Download this: your crap content isn’t king

How many times each week do you read that creating and distributing content is the greatest marketing strategyever!!!

The notion is simple and appealing; instead of blapping people over the head with your boring sell, you provide them with something of value – a white paper, article, infographic, survey results etc etc – and give it to them free, or at least in exchange for their contact details…..which you can thereafter use to blap them around the head with your boring sell. Which you’ve earned the right to do or so the theory goes.

Well OK that’s selling the strategy a little short..what you should do is keep giving them more value adding content until they respect you so much they buy from you or at least refer you to somebody who does.

Makes sense, right? The recently created ‘content strategists’ will tell you it does, any way. And nobody has taken up the strategy like B to B services, especially technology-related ones where, it must be said,  there is much to be explained.

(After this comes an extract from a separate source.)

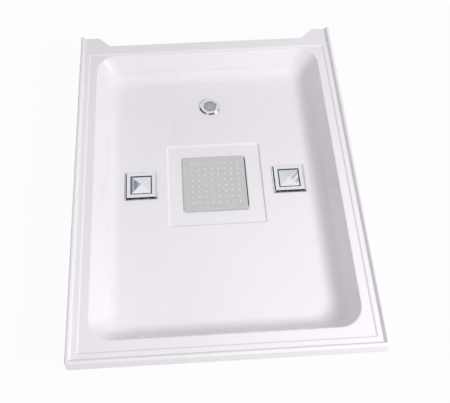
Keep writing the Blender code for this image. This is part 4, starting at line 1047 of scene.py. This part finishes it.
def eased_path(places):
    """A path whose inner corners are rounded."""
    places = [Vector(place) for place in places]
    result = [places[0]]
    for before, here, after in zip(places, places[1:], places[2:]):
        start = here + (before - here).normalized() * CLIP_EASE
        end = here + (after - here).normalized() * CLIP_EASE
        for step in range(CLIP_EASE_STEPS + 1):
            share = step / CLIP_EASE_STEPS
            result.append(start * (1 - share) ** 2 + here * 2 * share * (1 - share) + end * share ** 2)
    return result + places[-1:]


# Behind the rain head
def make_head_back():
    """The back plate with its threaded inlet stem, bored through."""
    low, top = levels("head_back")
    root = STEM_RADIUS - THREAD_DEPTH
    inside = top - HEAD_BACK_THICK / 2
    profile = [(STEM_BORE, low), (root - NUT_EASE, low), (root, low + NUT_EASE)]
    profile += thread_profile(STEM_RADIUS, low + NUT_EASE, RECESS_Z - SHEET + THREAD_PITCH)
    profile += [(STEM_RADIUS, RECESS_Z), (STEM_RADIUS, inside), (STEM_BORE, inside)]
    plate = square_plate("head_back", top - HEAD_BACK_THICK, top)
    whole = combined(plate, spun(profile, HEAD_CENTRE, FINE_STEPS), "UNION")
    bore = bmesh.new()
    add_bar(bore, STEM_BORE, low - SHEET, top + SHEET, HEAD_CENTRE, FINE_STEPS)
    add_piece("back_plate", combined(whole, bore), "chrome", "head_back")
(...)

And so it is that I’ve signed up to many companies offering free white papers about all sorts of things. And so it is that I receive many links to more white papers through Twitter. And still more through Linked In. And so it is that every day I spend 10 minutes deleting emails offering me fabulously important information – content – about all sort of things.

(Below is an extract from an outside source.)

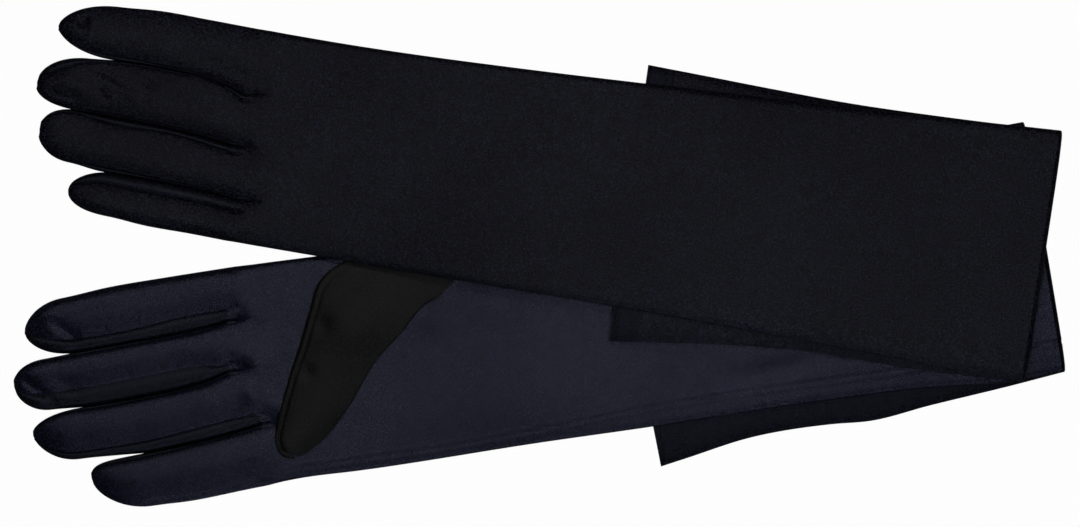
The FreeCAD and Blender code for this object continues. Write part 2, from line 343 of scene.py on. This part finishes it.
# Seams and creases of the flattened cloth.
# A seam is a narrow sunk line with a raised lip, where two pieces are sewn face to face. A crease
# is a longer, softer ridge or valley. Both are lines in a glove's own millimetres.
SEAMS = {
    "right": [
        [(93, 29.4), (94.6, 27.5), (94.6, 25.6), (92.6, 24.4)],
        [(88, 7.6), (91.6, 6.8), (92.4, 5), (90, 3.2)],
        [(95, -16), (101, -17.4), (102.4, -19.4), (100, -21)],
        [(46, -44.6), (68, -45.2), (90, -43.6), (112, -41.2), (133, -41.4), (175, -42.4), (214, -41.6),
         (265, -39.8),
         (316, -40.3), (368, -41.6), (400, -41.2), (434, -40.5)],
    ],
    "left": [
        [(88, 14.4), (91.4, 15.4), (91.8, 17.2), (89, 18.4)],
        [(87, -8.4), (89.6, -7.4), (89.8, -5.4), (87, -4.4)],
        [(91.4, -32.5), (94.6, -31), (94.8, -28.4), (92, -27)],
    ],
}
CREASES = {
    "right": [
        ((20, 36), (28, 28), 2.2, -1.2), ((14, 40), (22, 38), 2.5, 0.5),
        ((4, 14), (14, 4), 2.0, -1.3), ((18, 12), (26, 6), 2.5, -0.5),
        ((88, 10), (112, 6), 5.0, 0.7), ((86, 4), (110, -10), 4.0, -0.5), ((98, -14), (104, -20), 3.0, -0.6),
        ((100, 20), (128, 8), 8.0, -0.6), ((150, -25), (240, -30), 12.0, 0.5),
        ((190, 5), (250, 0), 12.0, -0.4),
        ((258, -8), (330, -30), 6.0, 0.6), ((300, -34), (345, -30), 4.0, -0.7),
        ((345, -36), (420, -44), 4.0, 0.7),
        ((176, 8), (200, 14), 5.0, 0.7), ((176, 20), (186, 28), 1.4, -0.9), ((180, 18), (190, 27), 1.2, 0.7),
        ((268, -26), (276, -34), 3.0, -0.6), ((92, 24), (106, 26), 4.0, 0.6), ((95, -2), (99, -14), 4.0, 0.9),
    ],
    "left": [
        ((15, 36), (19, 37), 2.4, -1.2), ((66, 29), (96, 22), 4.0, -0.7), ((27, 18), (38, 13), 1.8, -0.9),
        ((46, 16.5), (51, 13.5), 1.6, -0.8), ((28, 9.5), (32, 5), 1.6, -0.9), ((33, 14), (44, 8), 2.2, 0.6),
        ((8, 5), (19, 4), 2.0, -0.9), ((10, 12), (22, 9), 2.4, 0.5), ((56, 9), (72, 10), 3.0, -0.5),
        ((235, -9.3), (385, -9.3), 3.0, 0.18), ((150, 20), (240, 14), 16.0, 0.35),
        ((120, -20), (200, -26), 12.0, -0.3),
    ],
}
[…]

If content is king, it seems the bloody royal family must be bursting at the seams! I couldn’t agree more with Carl Johnson CEO of Anomaly, (hot ‘new model’ marketing services agency), who, when asked if content is king, replied:

“I don’t agree with that,” he said. “I think it sends you down the wrong track. I’d say the emphasis is on relevance and usefulness. …the most powerful thing you could do to me as a brand if I went to [a music festival] is you could chill my beer for me. If you pursue ‘content,’ you won’t come up with that idea… I think content steers you away from that. I think content is a subset of that, if it’s relevant and useful. But the more fundamental thing is for brands to have a meaningful relationship and engagement with their audience.”

I’d add to that: the other danger with content is that there is just sooo much out there, and as any economist will tell you oversupply isn’t good for demand or value. The chances are unless you are really good, your content is probably not really adding value after all. And if it doesn’t, your prospects might just be doing what I do…deleting you whilst being increasingly irritated by you.

Which undermines the whole strategy just a little don’t you think? But don’t just take my word for it….

When content strategist Margot Bloomstein posted her rules of content (itshould be: Findable, Readable, Understandable, Actionable and Shareable) she forgot one thing. It should be good. And most of it – IF you can be bothered wading through it all – simply isn’t.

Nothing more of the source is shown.